In computer programming, a handle is an abstract reference to a resource. Handles are used when application software references blocks of memory or objects managed by another system, such as a database or an operating system. A resource handle can be an opaque identifier, in which case it is often an integer number (often an array index in an array or "table" that is used to manage that type of resource), or it can be a pointer that allows access to further information.
Common resource handles are file descriptors, network sockets, database connections, process identifiers (PIDs), and job IDs. Process IDs and job IDs are explicitly visible integers, while file descriptors and sockets (which are often implemented as a form of file descriptor) are represented as integers, but are typically considered opaque. In traditional implementations, file descriptors are indices into a (per-process) file descriptor table, thence a (system-wide) file table.
Comparison to pointers
While a pointer contains the address of the item to which it refers, a handle is an abstraction of a reference which is managed externally; its opacity allows the referent to be relocated in memory by the system without invalidating the handle, which is impossible with pointers. The extra layer of indirection also increases the control that the managing system has over the operations performed on the referent. Typically the handle is an index or a pointer into a global array of tombstones.
A handle leak is a type of software bug that occurs when a computer program asks for a handle to a resource but does not free the handle when it is no longer used; this is a form of resource leak, similar to a memory leak for a pointer to memory.
In secure computing terms, because access to a resource via a handle is mediated by another system, a handle functions as a capability: it not only identifies an object, but also associates access rights. For example, while a filename is forgeable (it is just a guessable identifier), a handle is given to a user by an external system, and thus represents not just identity, but also granted access.
For example, if a program wishes to read the system password file (
/etc/passwd) in read/write mode (
O_RDWR), it could try to open the file via the following call:
int fd = open("/etc/passwd", O_RDWR);
This call asks the operating system to open the specified file with the specified access rights. If the OS allows this, then it opens the file (creates an entry in the per-process file descriptor table) and returns a handle (file descriptor, index into this table) to the user: the actual access is controlled by the OS, and the handle is a token of that. Conversely, the OS may deny access, and thus neither open the file nor return a handle.
In a capability-based system, handles can be passed between processes, with associated access rights. Note that in these cases the handle must be something other than a systemwide-unique small integer, otherwise it is forgeable. Such an integer may nevertheless be used to identify a capability inside a process; e.g. file descriptor in Linux is unforgeable because its numerical value alone is meaningless, and only in the process context may refer to anything. Transferring such a handle requires special care though, as its value often has to be different in the sending and receiving processes.

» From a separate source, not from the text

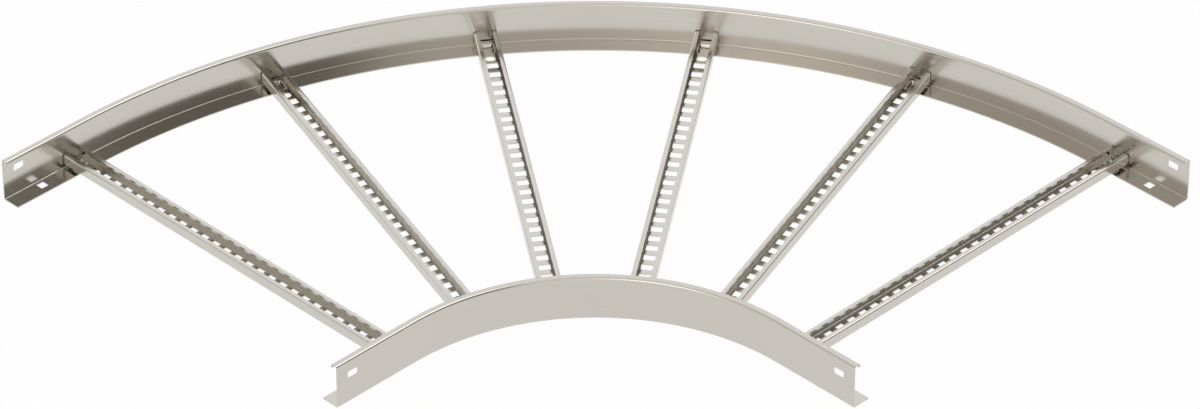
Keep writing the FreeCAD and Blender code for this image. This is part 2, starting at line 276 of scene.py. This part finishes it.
def sheet_piece(name, points, normals, faces, flat_uv):
    """A sheet of metal as an object, in metres, with its flat pattern as its UV map."""
    solid, quads = with_thickness(points, normals, faces, SHEET)
    mesh = bpy.data.meshes.new(f"{name}_sheet")
    mesh.vertices.add(len(solid))
    mesh.vertices.foreach_set("co", (solid / 1000).ravel())
    mesh.loops.add(quads.size)
    mesh.loops.foreach_set("vertex_index", quads.ravel().astype(np.int32))
    mesh.polygons.add(len(quads))
    mesh.polygons.foreach_set("loop_start", np.arange(0, quads.size, 4, dtype=np.int32))
    mesh.update(calc_edges=True)
    layer = mesh.uv_layers.new(name="flat_pattern")
    uv = np.concatenate([flat_uv, flat_uv])[quads.ravel()] / 1000
    layer.data.foreach_set("uv", uv.ravel())
    mesh.polygons.foreach_set("use_smooth", np.ones(len(quads), bool))
    piece = bpy.data.objects.new(f"{name}_sheet", mesh)
    bpy.context.collection.objects.link(piece)
    edge = piece.modifiers.new("cut_edges", "BEVEL")
    edge.width = CUT_ROUND / 1000
    edge.segments = 2
    edge.limit_method = "ANGLE"
    edge.angle_limit = CUT_ANGLE
    shade = piece.modifiers.new("flat_faces", "WEIGHTED_NORMAL")
    shade.weight = FLAT_WEIGHT
    print(f"{name}: {len(solid)} points, {len(quads)} faces")
    return piece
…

In non-capability-based systems, on the other hand, each process must acquire its own separate handle, by specifying the identity of the resource and the desired access rights (e.g., each process must open a file itself, by giving the filename and access mode). Such usage is more common even in modern systems that do support passing handles, but it is subject to vulnerabilities like the confused deputy problem.
Handles were a popular solution to memory management in operating systems of the 1980s, such as Mac OS and Windows. The FILE data structure in the C standard I/O library is a file handle, abstracting from the underlying file representation (on Unix these are file descriptors). Like other desktop environments, the Windows API heavily uses handles to represent objects in the system and to provide a communication pathway between the operating system and user space. For example, a window on the desktop is represented by a handle of type
HWND (handle, window).
Doubly indirect handles have fallen out of favour in recent times, as increases in available memory and improved virtual memory algorithms have made the use of the simpler pointer more attractive. However, many operating systems still apply the term to pointers to opaque, "private" data structures—opaque pointers—or to indexes into internal arrays passed from one process to its client.